__Exercise instructions__:
Each entry in the listing below should be restated word for word.

══ Dataset entries

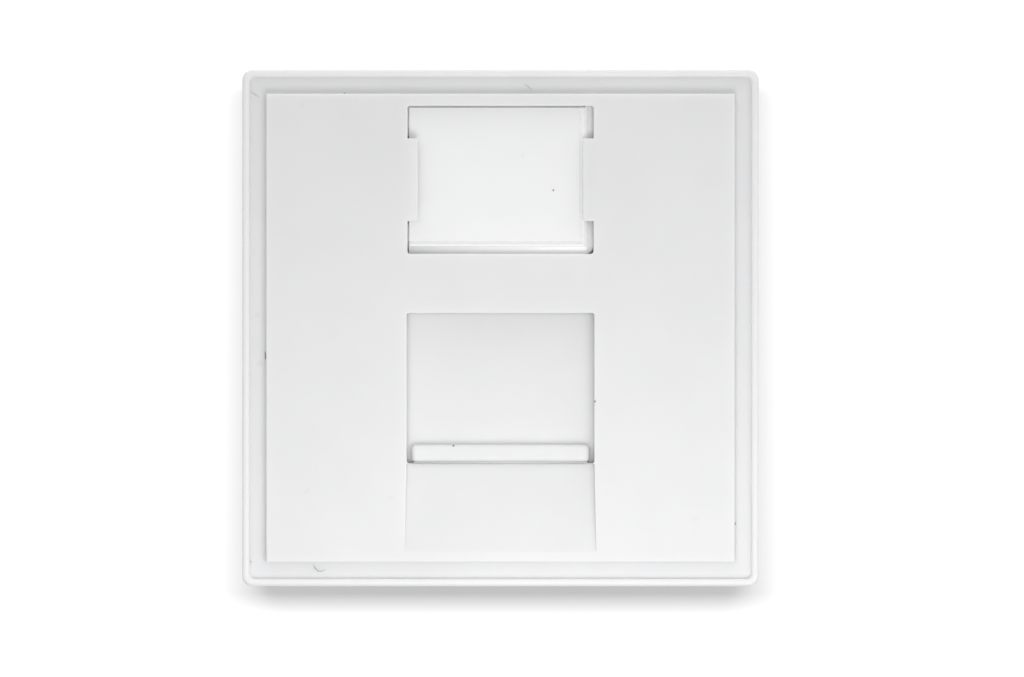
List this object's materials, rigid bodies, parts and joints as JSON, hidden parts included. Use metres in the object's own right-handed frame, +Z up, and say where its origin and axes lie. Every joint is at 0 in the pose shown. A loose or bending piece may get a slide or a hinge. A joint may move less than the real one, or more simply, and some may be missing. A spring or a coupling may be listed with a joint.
{
  "type": "keystone faceplate",
  "caption": "Square snap-in faceplate for a keystone jack, with a sprung sliding dust shutter, a sloped finger recess and a covered label window.",
  "frame": {"origin": "centre of the plane where the face's flange bears on its support frame", "axes": "upright as fitted: the face looks along -Y, +Z is up, +X is to the right seen from the front"},
  "size_m": [0.045, 0.0132, 0.045],
  "materials": {
    "front_plate": "fine satin white ABS",
    "keystone_frame": "plain moulded white ABS",
    "shutter": "fine satin white ABS",
    "spring": "drawn spring wire",
    "label_cover": "clear polycarbonate",
    "label_card": "blank white card"
  },
  "bodies": {
    "housing": {"front_plate": "front_plate", "keystone_frame": "keystone_frame", "spring_left": "spring", "spring_right": "spring", "label_cover": "label_cover", "label_card": "label_card"},
    "shutter": {"shutter": "shutter"}
  },
  "joints": [
    {"name": "shutter_slide", "type": "slide", "parent": "housing", "child": "shutter", "axis": [0, 0, 1], "range_m": [0, 0.0114], "stiffness_N_per_m": 218, "springref_m": -0.003, "deforming": ["spring_left", "spring_right"]}
  ]
}
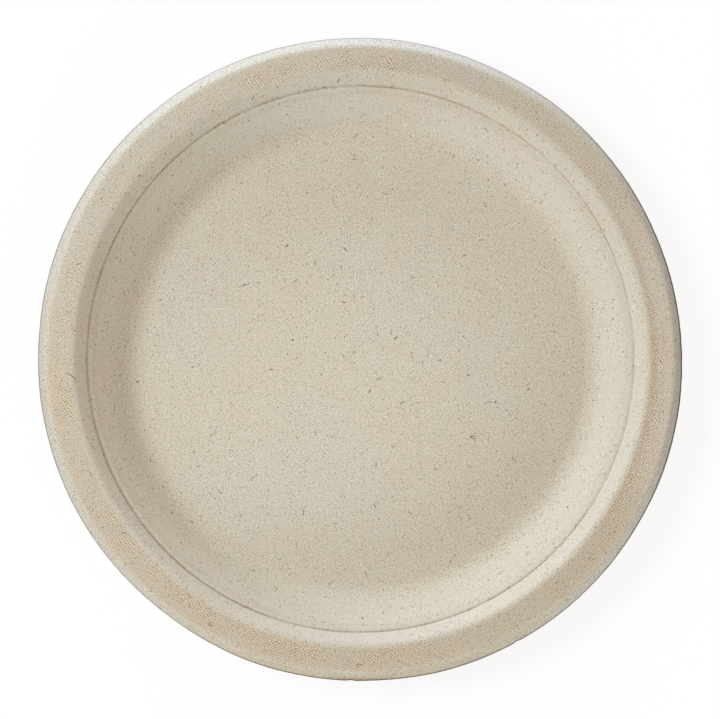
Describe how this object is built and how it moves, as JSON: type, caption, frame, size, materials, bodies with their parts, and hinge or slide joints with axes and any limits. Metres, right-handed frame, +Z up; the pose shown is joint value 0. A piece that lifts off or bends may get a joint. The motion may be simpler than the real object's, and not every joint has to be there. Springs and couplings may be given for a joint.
{
  "type": "paper plate",
  "caption": "Round moulded-fibre plate with a flat floor, a sloping wall with a stacking step, a rim that falls a little outwards and a turned-down lip; it holds food.",
  "frame": {"origin": "middle of the floor's underside, on the table", "axes": "+Z up, out of the well; the plate is round, and as pictured +X is to the right and +Y to the top of the picture"},
  "size_m": [0.228, 0.228, 0.0187],
  "materials": {
    "moulded_fibre": "matte"
  },
  "bodies": {
    "root": {"plate": "moulded_fibre"}
  },
  "joints": []
}
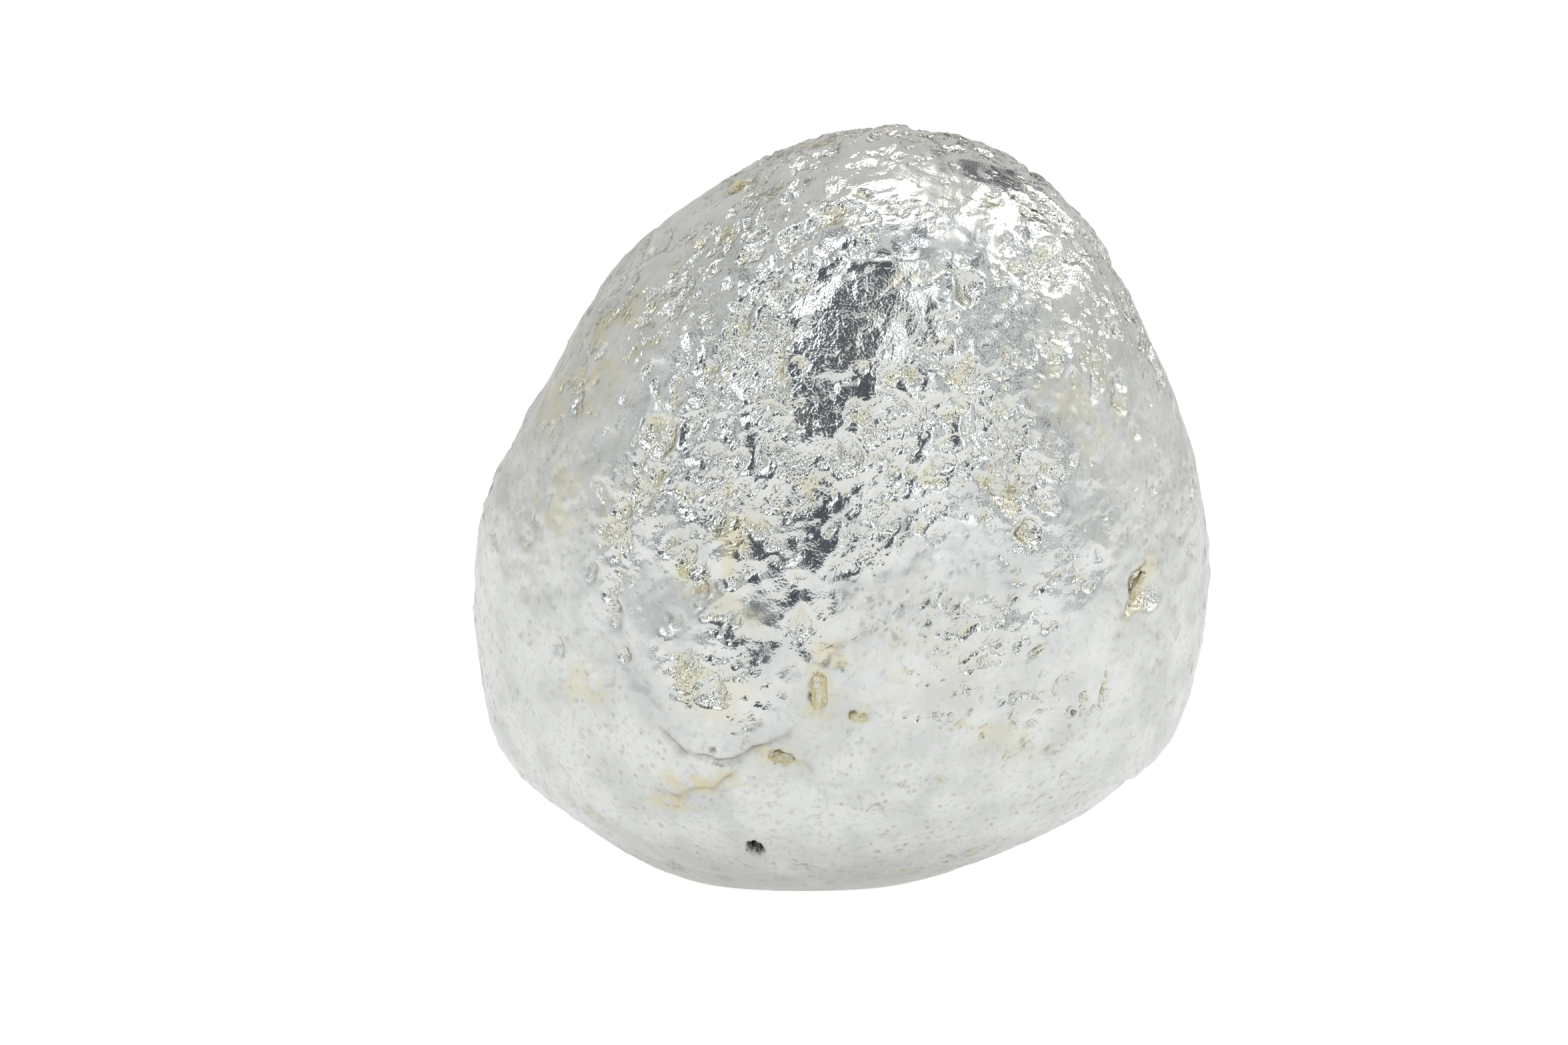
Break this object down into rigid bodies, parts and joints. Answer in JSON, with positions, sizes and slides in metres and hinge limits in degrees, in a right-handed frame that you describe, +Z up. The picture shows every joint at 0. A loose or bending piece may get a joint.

════

__Solution to the exercise__:
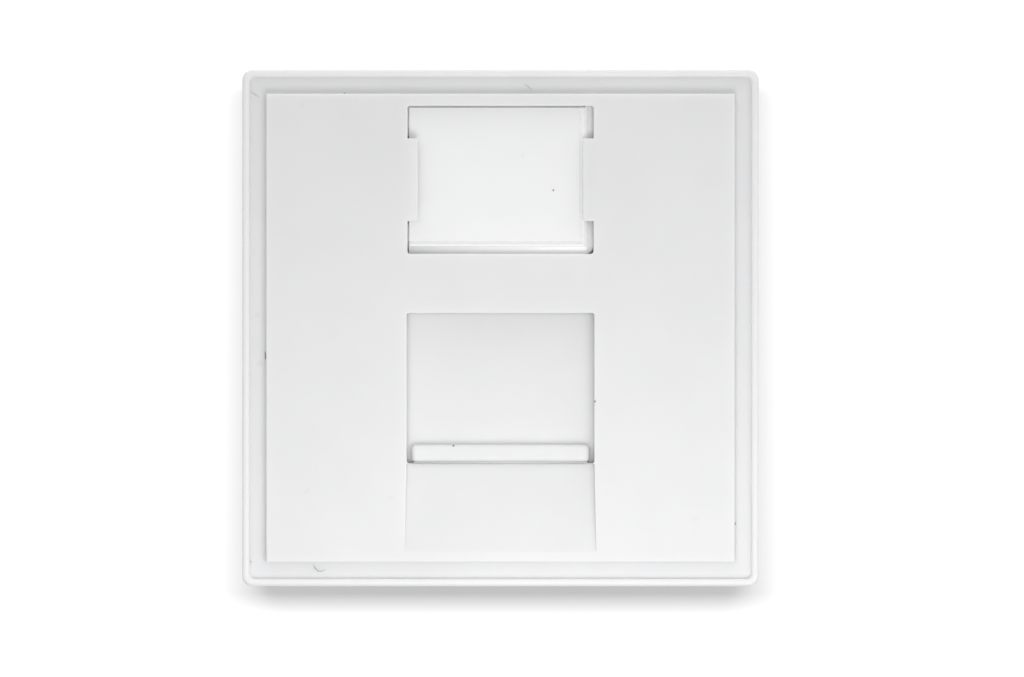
List this object's materials, rigid bodies, parts and joints as JSON, hidden parts included. Use metres in the object's own right-handed frame, +Z up, and say where its origin and axes lie. Every joint is at 0 in the pose shown. A loose or bending piece may get a slide or a hinge. A joint may move less than the real one, or more simply, and some may be missing. A spring or a coupling may be listed with a joint.
{
  "type": "keystone faceplate",
  "caption": "Square snap-in faceplate for a keystone jack, with a sprung sliding dust shutter, a sloped finger recess and a covered label window.",
  "frame": {"origin": "centre of the plane where the face's flange bears on its support frame", "axes": "upright as fitted: the face looks along -Y, +Z is up, +X is to the right seen from the front"},
  "size_m": [0.045, 0.0132, 0.045],
  "materials": {
    "front_plate": "fine satin white ABS",
    "keystone_frame": "plain moulded white ABS",
    "shutter": "fine satin white ABS",
    "spring": "drawn spring wire",
    "label_cover": "clear polycarbonate",
    "label_card": "blank white card"
  },
  "bodies": {
    "housing": {"front_plate": "front_plate", "keystone_frame": "keystone_frame", "spring_left": "spring", "spring_right": "spring", "label_cover": "label_cover", "label_card": "label_card"},
    "shutter": {"shutter": "shutter"}
  },
  "joints": [
    {"name": "shutter_slide", "type": "slide", "parent": "housing", "child": "shutter", "axis": [0, 0, 1], "range_m": [0, 0.0114], "stiffness_N_per_m": 218, "springref_m": -0.003, "deforming": ["spring_left", "spring_right"]}
  ]
}
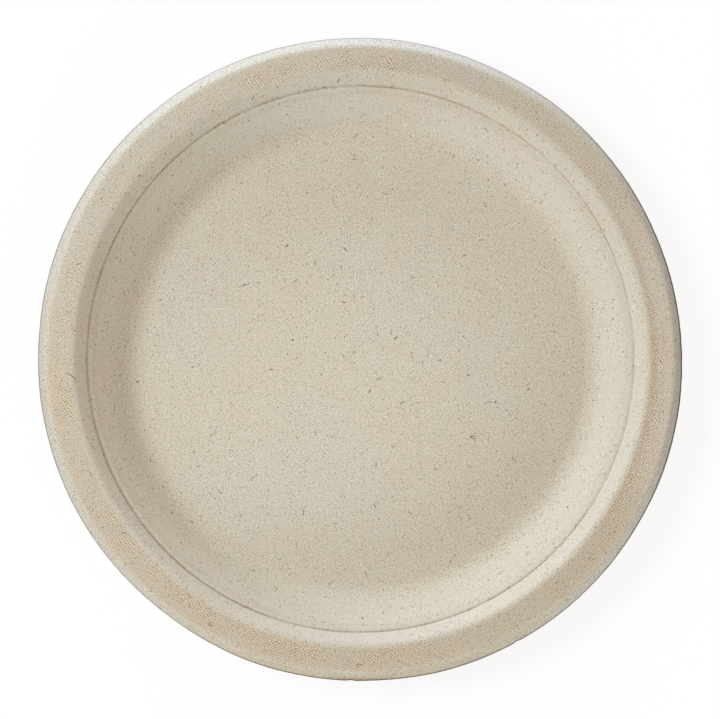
Describe how this object is built and how it moves, as JSON: type, caption, frame, size, materials, bodies with their parts, and hinge or slide joints with axes and any limits. Metres, right-handed frame, +Z up; the pose shown is joint value 0. A piece that lifts off or bends may get a joint. The motion may be simpler than the real object's, and not every joint has to be there. Springs and couplings may be given for a joint.
{
  "type": "paper plate",
  "caption": "Round moulded-fibre plate with a flat floor, a sloping wall with a stacking step, a rim that falls a little outwards and a turned-down lip; it holds food.",
  "frame": {"origin": "middle of the floor's underside, on the table", "axes": "+Z up, out of the well; the plate is round, and as pictured +X is to the right and +Y to the top of the picture"},
  "size_m": [0.228, 0.228, 0.0187],
  "materials": {
    "moulded_fibre": "matte"
  },
  "bodies": {
    "root": {"plate": "moulded_fibre"}
  },
  "joints": []
}
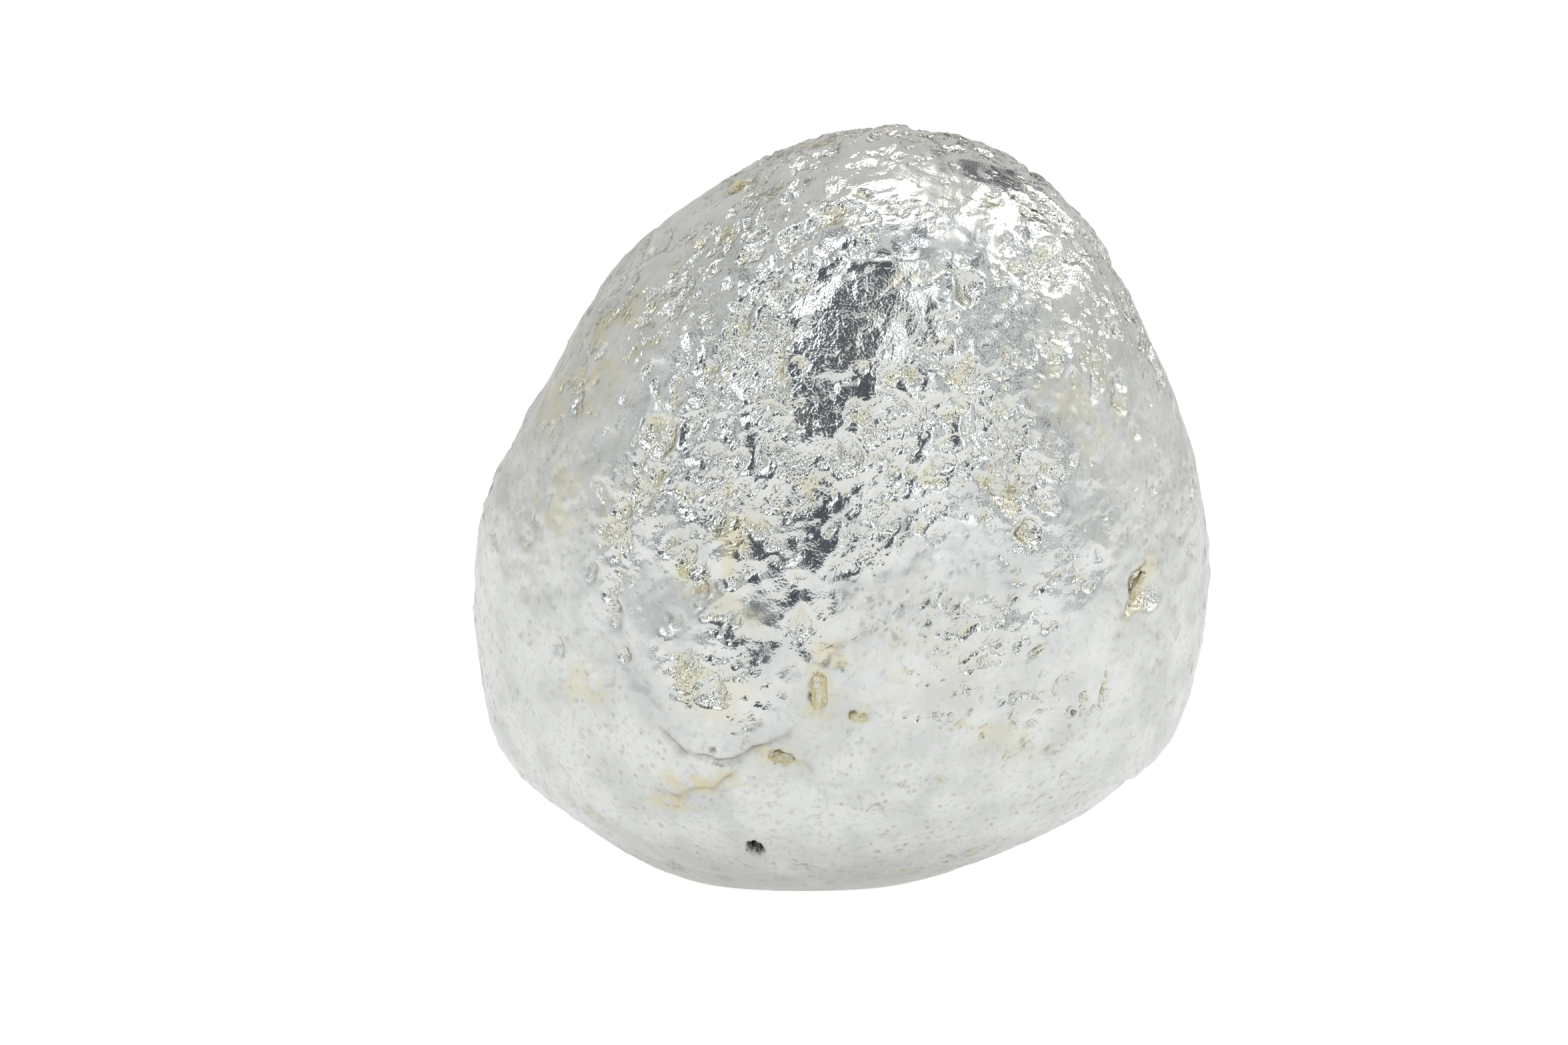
Break this object down into rigid bodies, parts and joints. Answer in JSON, with positions, sizes and slides in metres and hinge limits in degrees, in a right-handed frame that you describe, +Z up. The picture shows every joint at 0. A loose or bending piece may get a joint.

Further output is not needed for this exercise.